» **Direction**
Locate, in the data below, the line that contains "shift = Vector((-(low.x" and the line that contains "zip(*points))), Vector(map(max, zip(*points)))"; reproduce exactly those two lines and every line between them, nothing more.

— START —

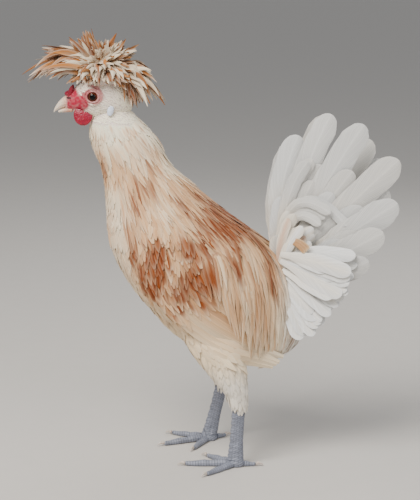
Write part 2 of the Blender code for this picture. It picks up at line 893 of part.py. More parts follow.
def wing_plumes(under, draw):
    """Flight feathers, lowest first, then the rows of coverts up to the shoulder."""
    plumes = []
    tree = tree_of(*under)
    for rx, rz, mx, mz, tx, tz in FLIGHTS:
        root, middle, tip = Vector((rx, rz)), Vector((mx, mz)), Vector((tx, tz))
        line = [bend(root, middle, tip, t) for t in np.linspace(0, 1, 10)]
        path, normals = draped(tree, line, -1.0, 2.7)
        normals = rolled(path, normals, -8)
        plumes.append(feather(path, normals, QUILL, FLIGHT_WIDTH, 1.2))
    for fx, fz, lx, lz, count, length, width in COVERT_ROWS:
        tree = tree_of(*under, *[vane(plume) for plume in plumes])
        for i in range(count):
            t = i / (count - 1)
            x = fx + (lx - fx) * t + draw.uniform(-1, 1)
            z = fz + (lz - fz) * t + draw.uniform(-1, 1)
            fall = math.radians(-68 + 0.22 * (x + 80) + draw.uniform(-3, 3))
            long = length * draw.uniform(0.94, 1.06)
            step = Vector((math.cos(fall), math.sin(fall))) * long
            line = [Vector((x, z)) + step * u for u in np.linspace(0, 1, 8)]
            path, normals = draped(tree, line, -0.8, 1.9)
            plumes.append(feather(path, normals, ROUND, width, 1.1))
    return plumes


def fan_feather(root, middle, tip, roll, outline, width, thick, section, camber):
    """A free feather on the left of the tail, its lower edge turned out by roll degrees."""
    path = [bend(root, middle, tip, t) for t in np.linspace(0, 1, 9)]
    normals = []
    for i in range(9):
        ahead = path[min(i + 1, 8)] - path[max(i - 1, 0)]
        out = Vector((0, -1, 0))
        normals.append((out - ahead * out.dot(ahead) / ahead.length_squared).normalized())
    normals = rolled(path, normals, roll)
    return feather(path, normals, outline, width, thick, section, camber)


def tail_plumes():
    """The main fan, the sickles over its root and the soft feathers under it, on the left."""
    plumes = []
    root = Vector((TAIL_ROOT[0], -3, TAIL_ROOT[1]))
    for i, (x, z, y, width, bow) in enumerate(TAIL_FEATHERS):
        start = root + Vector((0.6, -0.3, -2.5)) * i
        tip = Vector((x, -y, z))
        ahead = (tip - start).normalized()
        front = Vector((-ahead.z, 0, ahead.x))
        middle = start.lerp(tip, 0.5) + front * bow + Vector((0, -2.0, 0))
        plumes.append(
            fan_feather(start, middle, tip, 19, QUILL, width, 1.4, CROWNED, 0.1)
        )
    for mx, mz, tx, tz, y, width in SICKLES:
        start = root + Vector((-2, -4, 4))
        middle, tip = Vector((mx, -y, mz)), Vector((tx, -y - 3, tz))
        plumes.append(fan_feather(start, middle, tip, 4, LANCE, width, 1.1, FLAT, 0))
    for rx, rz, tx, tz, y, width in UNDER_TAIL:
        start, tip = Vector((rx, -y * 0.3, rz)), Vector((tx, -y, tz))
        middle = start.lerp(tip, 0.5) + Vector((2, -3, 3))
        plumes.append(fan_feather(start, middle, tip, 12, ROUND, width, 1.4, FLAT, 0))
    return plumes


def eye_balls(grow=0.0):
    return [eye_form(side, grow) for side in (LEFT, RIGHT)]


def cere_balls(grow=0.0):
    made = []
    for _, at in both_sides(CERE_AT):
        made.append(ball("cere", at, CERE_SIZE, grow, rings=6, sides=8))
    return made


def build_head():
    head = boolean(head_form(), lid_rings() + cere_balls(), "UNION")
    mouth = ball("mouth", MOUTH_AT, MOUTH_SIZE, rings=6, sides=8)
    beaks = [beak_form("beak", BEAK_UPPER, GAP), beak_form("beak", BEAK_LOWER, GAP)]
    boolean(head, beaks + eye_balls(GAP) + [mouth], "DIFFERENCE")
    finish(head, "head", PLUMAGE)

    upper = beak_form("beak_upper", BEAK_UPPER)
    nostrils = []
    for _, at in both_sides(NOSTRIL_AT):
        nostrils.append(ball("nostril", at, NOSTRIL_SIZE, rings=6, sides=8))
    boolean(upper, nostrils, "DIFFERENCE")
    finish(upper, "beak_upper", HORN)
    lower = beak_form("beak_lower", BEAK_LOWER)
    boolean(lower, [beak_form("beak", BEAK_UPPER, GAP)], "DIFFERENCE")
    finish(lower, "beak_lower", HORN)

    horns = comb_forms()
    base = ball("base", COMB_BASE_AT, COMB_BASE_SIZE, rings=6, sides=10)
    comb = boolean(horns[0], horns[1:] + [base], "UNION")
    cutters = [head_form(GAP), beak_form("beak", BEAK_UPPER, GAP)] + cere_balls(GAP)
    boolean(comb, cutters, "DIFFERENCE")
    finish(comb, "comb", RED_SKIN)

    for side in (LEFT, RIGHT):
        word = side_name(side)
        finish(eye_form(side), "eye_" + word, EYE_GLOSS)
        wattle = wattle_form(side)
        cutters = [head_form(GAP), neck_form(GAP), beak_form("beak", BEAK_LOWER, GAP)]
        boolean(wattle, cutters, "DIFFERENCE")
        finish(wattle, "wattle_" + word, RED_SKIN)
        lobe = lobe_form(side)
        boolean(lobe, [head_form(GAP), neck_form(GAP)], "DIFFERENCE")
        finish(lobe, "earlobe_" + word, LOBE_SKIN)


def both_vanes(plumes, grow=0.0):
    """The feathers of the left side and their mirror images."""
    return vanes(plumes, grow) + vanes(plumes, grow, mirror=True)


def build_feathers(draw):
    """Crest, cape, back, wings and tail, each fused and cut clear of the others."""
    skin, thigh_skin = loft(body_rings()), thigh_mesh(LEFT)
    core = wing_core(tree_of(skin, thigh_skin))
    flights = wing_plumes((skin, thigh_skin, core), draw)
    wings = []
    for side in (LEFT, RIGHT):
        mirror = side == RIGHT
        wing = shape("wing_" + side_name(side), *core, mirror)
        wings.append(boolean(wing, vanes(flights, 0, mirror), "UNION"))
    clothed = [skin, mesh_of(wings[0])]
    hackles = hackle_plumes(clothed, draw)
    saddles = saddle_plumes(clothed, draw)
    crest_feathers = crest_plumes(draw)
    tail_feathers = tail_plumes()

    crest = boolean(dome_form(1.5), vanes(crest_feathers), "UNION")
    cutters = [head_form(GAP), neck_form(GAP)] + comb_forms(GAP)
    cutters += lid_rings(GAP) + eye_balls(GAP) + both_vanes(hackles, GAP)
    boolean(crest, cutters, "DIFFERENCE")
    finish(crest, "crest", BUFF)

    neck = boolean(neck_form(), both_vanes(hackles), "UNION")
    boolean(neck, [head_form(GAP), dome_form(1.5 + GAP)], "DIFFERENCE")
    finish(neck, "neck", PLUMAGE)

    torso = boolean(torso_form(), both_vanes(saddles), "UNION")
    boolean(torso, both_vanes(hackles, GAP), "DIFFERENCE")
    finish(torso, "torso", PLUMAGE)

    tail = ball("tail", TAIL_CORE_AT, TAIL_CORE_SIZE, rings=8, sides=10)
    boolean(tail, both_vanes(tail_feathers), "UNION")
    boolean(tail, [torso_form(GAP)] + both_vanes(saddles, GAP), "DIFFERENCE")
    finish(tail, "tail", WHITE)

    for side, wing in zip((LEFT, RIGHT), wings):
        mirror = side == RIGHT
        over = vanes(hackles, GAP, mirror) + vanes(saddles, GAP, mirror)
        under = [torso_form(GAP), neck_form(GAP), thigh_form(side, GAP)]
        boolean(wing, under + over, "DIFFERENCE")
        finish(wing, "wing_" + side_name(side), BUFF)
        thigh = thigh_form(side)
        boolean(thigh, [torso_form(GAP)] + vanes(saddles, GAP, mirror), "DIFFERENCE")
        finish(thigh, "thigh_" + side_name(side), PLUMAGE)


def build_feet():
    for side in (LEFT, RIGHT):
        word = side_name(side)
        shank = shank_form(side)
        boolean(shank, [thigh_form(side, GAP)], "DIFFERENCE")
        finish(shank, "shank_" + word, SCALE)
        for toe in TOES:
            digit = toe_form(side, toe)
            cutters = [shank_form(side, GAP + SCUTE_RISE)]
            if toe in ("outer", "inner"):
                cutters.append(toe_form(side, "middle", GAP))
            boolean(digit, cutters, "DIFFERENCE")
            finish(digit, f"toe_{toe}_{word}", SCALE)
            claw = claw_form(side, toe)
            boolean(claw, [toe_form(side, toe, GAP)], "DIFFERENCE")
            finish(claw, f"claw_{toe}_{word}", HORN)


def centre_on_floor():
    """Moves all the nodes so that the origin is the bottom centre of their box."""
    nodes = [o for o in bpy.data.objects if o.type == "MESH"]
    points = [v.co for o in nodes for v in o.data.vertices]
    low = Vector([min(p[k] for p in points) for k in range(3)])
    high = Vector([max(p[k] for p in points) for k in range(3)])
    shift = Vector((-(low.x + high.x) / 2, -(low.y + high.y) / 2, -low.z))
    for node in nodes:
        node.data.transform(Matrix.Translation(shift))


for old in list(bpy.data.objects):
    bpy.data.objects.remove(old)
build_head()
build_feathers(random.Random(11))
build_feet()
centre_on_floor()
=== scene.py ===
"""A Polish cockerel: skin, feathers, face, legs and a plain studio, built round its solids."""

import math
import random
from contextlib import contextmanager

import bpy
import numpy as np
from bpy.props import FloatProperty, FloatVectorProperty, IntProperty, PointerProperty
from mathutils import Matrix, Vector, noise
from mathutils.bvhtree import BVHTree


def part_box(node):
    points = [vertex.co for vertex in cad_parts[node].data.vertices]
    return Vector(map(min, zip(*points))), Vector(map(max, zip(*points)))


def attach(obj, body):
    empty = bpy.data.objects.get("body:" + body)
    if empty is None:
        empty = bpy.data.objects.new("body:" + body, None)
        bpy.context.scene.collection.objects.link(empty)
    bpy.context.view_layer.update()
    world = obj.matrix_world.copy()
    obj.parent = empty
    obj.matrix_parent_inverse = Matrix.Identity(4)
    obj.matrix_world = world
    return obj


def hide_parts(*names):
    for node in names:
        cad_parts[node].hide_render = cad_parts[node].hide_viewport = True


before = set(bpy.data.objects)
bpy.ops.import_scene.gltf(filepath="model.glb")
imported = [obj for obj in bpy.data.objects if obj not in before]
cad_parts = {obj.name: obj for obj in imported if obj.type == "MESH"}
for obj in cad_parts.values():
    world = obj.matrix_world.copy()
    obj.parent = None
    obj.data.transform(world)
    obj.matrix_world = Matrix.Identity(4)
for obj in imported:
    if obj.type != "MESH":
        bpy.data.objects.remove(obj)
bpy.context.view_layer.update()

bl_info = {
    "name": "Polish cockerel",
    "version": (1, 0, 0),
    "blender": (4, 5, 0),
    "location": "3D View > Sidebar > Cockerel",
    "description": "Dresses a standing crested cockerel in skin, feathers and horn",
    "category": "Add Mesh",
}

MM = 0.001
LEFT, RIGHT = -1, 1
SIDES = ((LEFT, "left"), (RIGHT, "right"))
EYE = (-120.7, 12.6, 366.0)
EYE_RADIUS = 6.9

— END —

» **Exercise result**
    shift = Vector((-(low.x + high.x) / 2, -(low.y + high.y) / 2, -low.z))
    for node in nodes:
        node.data.transform(Matrix.Translation(shift))


for old in list(bpy.data.objects):
    bpy.data.objects.remove(old)
build_head()
build_feathers(random.Random(11))
build_feet()
centre_on_floor()
=== scene.py ===
"""A Polish cockerel: skin, feathers, face, legs and a plain studio, built round its solids."""

import math
import random
from contextlib import contextmanager

import bpy
import numpy as np
from bpy.props import FloatProperty, FloatVectorProperty, IntProperty, PointerProperty
from mathutils import Matrix, Vector, noise
from mathutils.bvhtree import BVHTree


def part_box(node):
    points = [vertex.co for vertex in cad_parts[node].data.vertices]
    return Vector(map(min, zip(*points))), Vector(map(max, zip(*points)))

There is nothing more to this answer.